- [Problem details] Reproduce the first line and every line after it, exactly, through the one containing "obj.parent = empty". Leave out the rest.

─── Record extracts

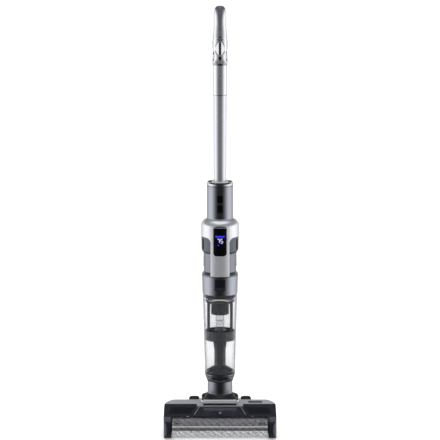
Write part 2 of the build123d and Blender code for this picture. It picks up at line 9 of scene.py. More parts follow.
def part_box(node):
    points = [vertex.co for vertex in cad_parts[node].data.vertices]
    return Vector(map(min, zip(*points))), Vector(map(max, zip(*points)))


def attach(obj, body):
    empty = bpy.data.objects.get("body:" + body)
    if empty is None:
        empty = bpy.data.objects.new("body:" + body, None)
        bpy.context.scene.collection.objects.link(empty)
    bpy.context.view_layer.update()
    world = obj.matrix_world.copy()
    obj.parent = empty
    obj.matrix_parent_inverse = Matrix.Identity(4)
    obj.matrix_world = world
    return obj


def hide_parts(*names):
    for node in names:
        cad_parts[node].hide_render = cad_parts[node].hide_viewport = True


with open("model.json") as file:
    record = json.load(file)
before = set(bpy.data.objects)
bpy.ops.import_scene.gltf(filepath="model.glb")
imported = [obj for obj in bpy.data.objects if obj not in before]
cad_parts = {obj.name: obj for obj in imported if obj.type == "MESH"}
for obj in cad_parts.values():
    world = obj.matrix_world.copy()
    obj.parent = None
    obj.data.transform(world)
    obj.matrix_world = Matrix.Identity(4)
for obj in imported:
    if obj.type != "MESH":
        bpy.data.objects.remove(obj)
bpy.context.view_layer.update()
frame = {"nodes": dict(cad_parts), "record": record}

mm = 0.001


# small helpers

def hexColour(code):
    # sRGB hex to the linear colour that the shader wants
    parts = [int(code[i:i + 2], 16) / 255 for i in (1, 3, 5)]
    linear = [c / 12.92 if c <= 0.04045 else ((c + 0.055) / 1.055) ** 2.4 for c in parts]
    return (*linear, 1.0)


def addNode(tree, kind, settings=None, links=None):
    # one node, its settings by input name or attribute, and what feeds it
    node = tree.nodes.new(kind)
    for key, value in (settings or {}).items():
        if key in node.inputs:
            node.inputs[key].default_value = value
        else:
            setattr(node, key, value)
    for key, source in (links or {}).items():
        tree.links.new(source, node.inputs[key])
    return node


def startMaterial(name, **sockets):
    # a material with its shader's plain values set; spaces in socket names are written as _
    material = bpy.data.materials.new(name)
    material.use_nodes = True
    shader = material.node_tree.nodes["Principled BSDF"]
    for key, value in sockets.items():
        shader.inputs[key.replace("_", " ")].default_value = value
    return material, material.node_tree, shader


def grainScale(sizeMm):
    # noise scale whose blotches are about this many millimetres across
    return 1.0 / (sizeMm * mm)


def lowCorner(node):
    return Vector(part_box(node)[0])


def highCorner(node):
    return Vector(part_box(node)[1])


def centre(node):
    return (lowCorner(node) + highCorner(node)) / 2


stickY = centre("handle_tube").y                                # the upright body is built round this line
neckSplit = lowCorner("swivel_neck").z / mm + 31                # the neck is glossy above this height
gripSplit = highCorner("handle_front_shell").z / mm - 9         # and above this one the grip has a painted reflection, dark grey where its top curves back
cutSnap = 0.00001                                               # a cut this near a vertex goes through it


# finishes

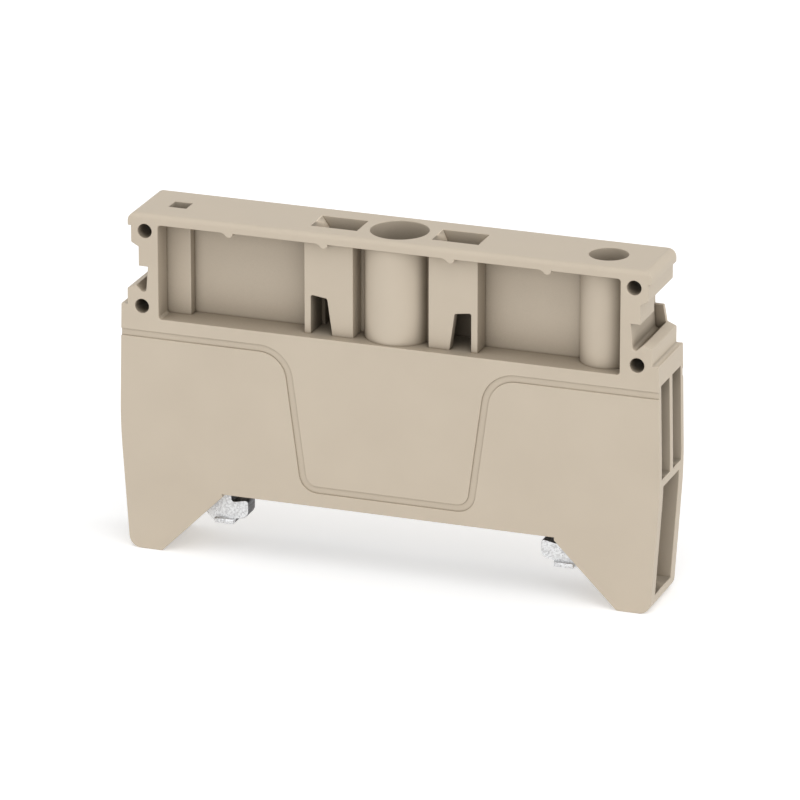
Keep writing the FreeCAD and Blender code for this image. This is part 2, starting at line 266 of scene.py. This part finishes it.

──────

- [Solution for this exercise]
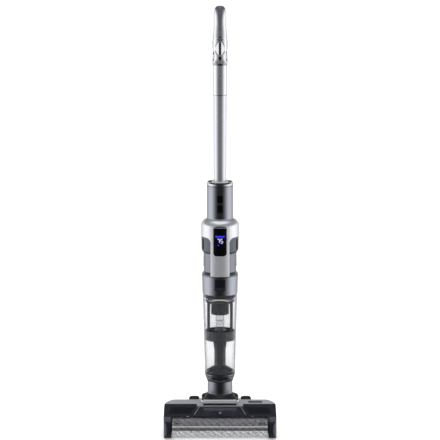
Write part 2 of the build123d and Blender code for this picture. It picks up at line 9 of scene.py. More parts follow.
def part_box(node):
    points = [vertex.co for vertex in cad_parts[node].data.vertices]
    return Vector(map(min, zip(*points))), Vector(map(max, zip(*points)))


def attach(obj, body):
    empty = bpy.data.objects.get("body:" + body)
    if empty is None:
        empty = bpy.data.objects.new("body:" + body, None)
        bpy.context.scene.collection.objects.link(empty)
    bpy.context.view_layer.update()
    world = obj.matrix_world.copy()
    obj.parent = empty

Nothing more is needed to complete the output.